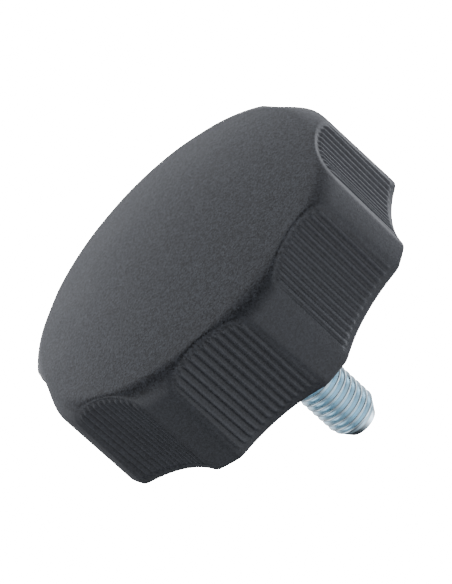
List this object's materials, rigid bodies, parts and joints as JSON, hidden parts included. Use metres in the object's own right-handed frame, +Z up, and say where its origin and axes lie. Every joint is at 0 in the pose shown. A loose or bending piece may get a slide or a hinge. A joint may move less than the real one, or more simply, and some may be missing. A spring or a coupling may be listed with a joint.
{
  "type": "lobed hand knob",
  "caption": "Lobed hand knob of black moulded plastic with ribbed finger scallops and a threaded steel stud, turned by hand to clamp or adjust.",
  "frame": {"origin": "on the knob's axis, in the plane of the hub face that the stud leaves", "axes": "+Z up the axis towards the domed top, with the stud pointing to -Z; +X through the middle of one lobe"},
  "size_m": [0.0687, 0.0696, 0.0539],
  "materials": {
    "grip": "fine-grained black moulding",
    "threaded_stud": "blue-white zinc plating"
  },
  "bodies": {
    "root": {"grip": "grip", "threaded_stud": "threaded_stud"}
  },
  "joints": []
}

- TASK DESCRIPTION
Please quote the data above in full, with no line missing.

- TASK SOLUTION
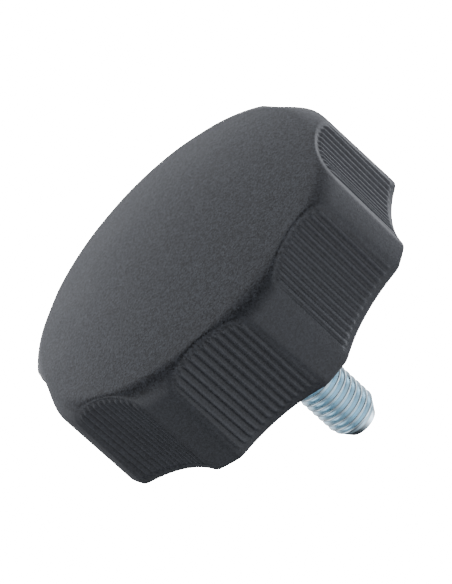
List this object's materials, rigid bodies, parts and joints as JSON, hidden parts included. Use metres in the object's own right-handed frame, +Z up, and say where its origin and axes lie. Every joint is at 0 in the pose shown. A loose or bending piece may get a slide or a hinge. A joint may move less than the real one, or more simply, and some may be missing. A spring or a coupling may be listed with a joint.
{
  "type": "lobed hand knob",
  "caption": "Lobed hand knob of black moulded plastic with ribbed finger scallops and a threaded steel stud, turned by hand to clamp or adjust.",
  "frame": {"origin": "on the knob's axis, in the plane of the hub face that the stud leaves", "axes": "+Z up the axis towards the domed top, with the stud pointing to -Z; +X through the middle of one lobe"},
  "size_m": [0.0687, 0.0696, 0.0539],
  "materials": {
    "grip": "fine-grained black moulding",
    "threaded_stud": "blue-white zinc plating"
  },
  "bodies": {
    "root": {"grip": "grip", "threaded_stud": "threaded_stud"}
  },
  "joints": []
}